Exactly and only the lines from the one containing "Recreate this object" through the one containing "finger_d = 17.3; // [15.7:0.1:19]" are to be repeated, both ends included.
* BEGIN INPUT DATA *
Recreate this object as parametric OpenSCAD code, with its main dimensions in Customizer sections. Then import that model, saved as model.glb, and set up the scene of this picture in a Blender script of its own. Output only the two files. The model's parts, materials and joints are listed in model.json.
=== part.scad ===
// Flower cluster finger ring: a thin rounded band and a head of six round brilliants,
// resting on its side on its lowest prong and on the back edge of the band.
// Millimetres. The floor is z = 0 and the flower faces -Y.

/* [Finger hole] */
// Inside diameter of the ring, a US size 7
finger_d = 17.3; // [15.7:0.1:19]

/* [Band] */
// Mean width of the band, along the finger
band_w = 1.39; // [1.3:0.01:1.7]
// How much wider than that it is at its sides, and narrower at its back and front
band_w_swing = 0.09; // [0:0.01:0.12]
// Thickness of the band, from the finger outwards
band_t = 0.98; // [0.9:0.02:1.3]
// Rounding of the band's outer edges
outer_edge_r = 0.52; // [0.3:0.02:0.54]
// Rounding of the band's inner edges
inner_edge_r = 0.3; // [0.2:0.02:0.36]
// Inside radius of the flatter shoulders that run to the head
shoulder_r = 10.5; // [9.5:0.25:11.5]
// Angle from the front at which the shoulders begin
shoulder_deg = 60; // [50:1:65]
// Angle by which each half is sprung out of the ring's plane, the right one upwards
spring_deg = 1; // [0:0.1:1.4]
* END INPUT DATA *
* BEGIN INPUT DATA *
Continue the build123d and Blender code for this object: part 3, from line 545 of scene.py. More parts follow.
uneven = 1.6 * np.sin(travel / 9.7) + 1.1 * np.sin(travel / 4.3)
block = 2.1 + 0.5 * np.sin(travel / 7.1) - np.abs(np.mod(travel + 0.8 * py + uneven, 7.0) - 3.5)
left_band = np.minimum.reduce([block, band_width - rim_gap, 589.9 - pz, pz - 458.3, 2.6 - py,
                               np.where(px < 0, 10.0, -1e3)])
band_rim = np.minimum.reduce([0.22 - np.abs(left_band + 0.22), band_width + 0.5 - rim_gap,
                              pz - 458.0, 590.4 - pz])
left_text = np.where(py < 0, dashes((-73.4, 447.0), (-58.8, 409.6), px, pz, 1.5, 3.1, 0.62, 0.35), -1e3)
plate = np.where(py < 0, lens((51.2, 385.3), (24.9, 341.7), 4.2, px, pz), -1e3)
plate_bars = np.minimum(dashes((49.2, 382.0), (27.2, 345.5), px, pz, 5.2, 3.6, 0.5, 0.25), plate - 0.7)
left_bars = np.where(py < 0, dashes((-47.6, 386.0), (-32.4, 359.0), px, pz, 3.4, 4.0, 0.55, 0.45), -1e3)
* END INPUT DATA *
## FINAL RESULT
Recreate this object as parametric OpenSCAD code, with its main dimensions in Customizer sections. Then import that model, saved as model.glb, and set up the scene of this picture in a Blender script of its own. Output only the two files. The model's parts, materials and joints are listed in model.json.
=== part.scad ===
// Flower cluster finger ring: a thin rounded band and a head of six round brilliants,
// resting on its side on its lowest prong and on the back edge of the band.
// Millimetres. The floor is z = 0 and the flower faces -Y.

/* [Finger hole] */
// Inside diameter of the ring, a US size 7
finger_d = 17.3; // [15.7:0.1:19]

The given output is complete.